Still, Friday’s report on February employment will undoubtedly play a role in the Fed’s decision later this month to either maintain or possibly scale back its program for gradually reducing -- or tapering -- its monthly bond purchases.

Economists are predicting 150,000 new jobs were created in February and that the unemployment rate will hold steady at 6.6%. The numbers are once again expected to be impacted by severe weather throughout much of the U.S. in February.

“Weather effects during the survey week will undoubtedly have had some impact on the payroll numbers and a third consecutive below-trend gain is possible,” said David Kelly, chief global strategist at JP Morgan Funds.

The economy added just 113,000 jobs in January, a mild improvement over the surprisingly weak December gain of 75,000. Both meager hiring figures were blamed on snow storms and extremely cold temperatures across the country.  The U.S. added an average of 194,000 jobs per month in 2013.

Weather: A Temporary Anomaly

The weather factor, viewed as a temporary anomaly by most economists, combined with a general feeling that the headline unemployment rate, now at its lowest level since the onset of the 2008 financial crisis, doesn’t accurately represent the health of labor markets has led policy makers to diversify the data they use to formulate their strategies.

A troubling aspect of the decline in the unemployment rate particularly in the past 12 months has been a parallel decline in the labor participation rate, a key gauge of the percentage of working-age Americans currently employed. The rate rose slightly in January to 63% but remains at its lowest level in four decades.

JP Morgan Funds' Kelly fears the participation rate could have fallen again in February as a result of Americans whose unemployment benefits were cut off in January, leading them to drop out of the workforce altogether.

Congress earlier this year declined to extend unemployment benefits for some 1.3 million Americans. A requirement for receiving unemployment benefits is that the recipient must be actively looking for work. When people are actively looking for work the government includes them in the workforce and counts them among the unemployed.

If they stop looking for work, they are no longer considered a part of the workforce, as they become so-called discouraged workers, which lowers the participation rate but also reduces the jobless rate because it means that fewer people are counted by the government as unemployed.

Fed Less Dependant on Unemployment Rate

People dropping out of the workforce in droves throughout 2013 – either because they couldn’t find a job or because they reached retirement age -- played a significant role in bringing the unemployment rate down to its current level. That’s why many economists are wary of using the headline number as a barometer for the health of the broad labor market.

The Fed has taken a similar approach, growing less dependent on the unemployment rate and leaning instead on a broader array of economic data points to determine future policy.

When the December and January jobs reports were released it was widely speculated that the Fed may delay its tapering program at its January meeting. But central bank policy makers, including newly installed Fed Chair Janet Yellen, have made it clear that they are balancing the string of weak monthly jobs reports against positive GDP figures and a lack of inflation.

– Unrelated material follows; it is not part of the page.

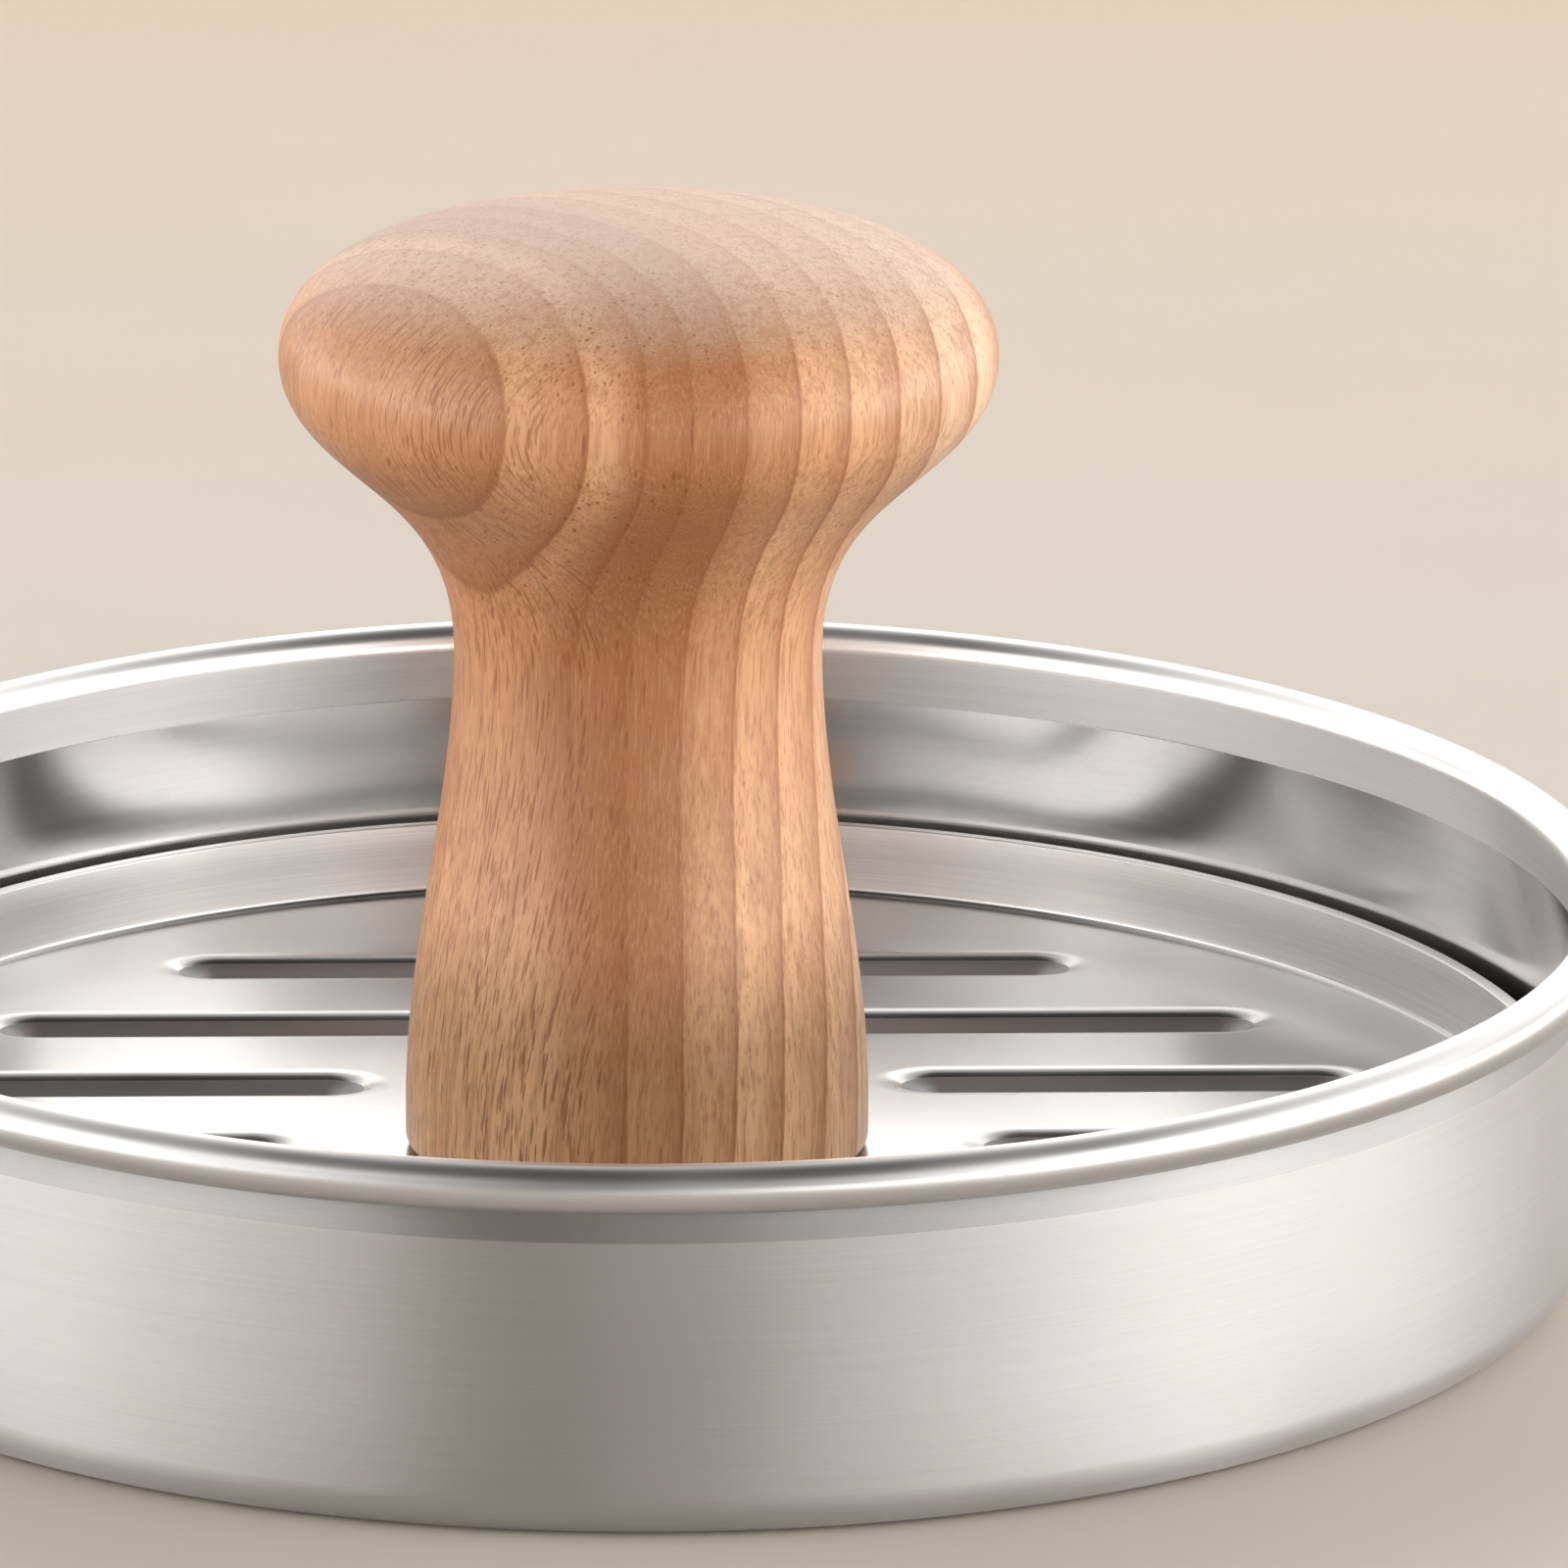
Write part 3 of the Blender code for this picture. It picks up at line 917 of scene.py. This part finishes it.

In short, the overriding message from the Fed is that they will continue to scale back their long-running easy money policies – for the time being, at least -- even if the monthly jobs numbers continue to disappoint as a result of what they see as temporary issues. That’s a distinct possibility for the February report.

Besides, Yellen in particular has emphasized the flexibility of the tapering program, which allows the Fed to adjust its monthly bond purchases in whichever direction the data warrant.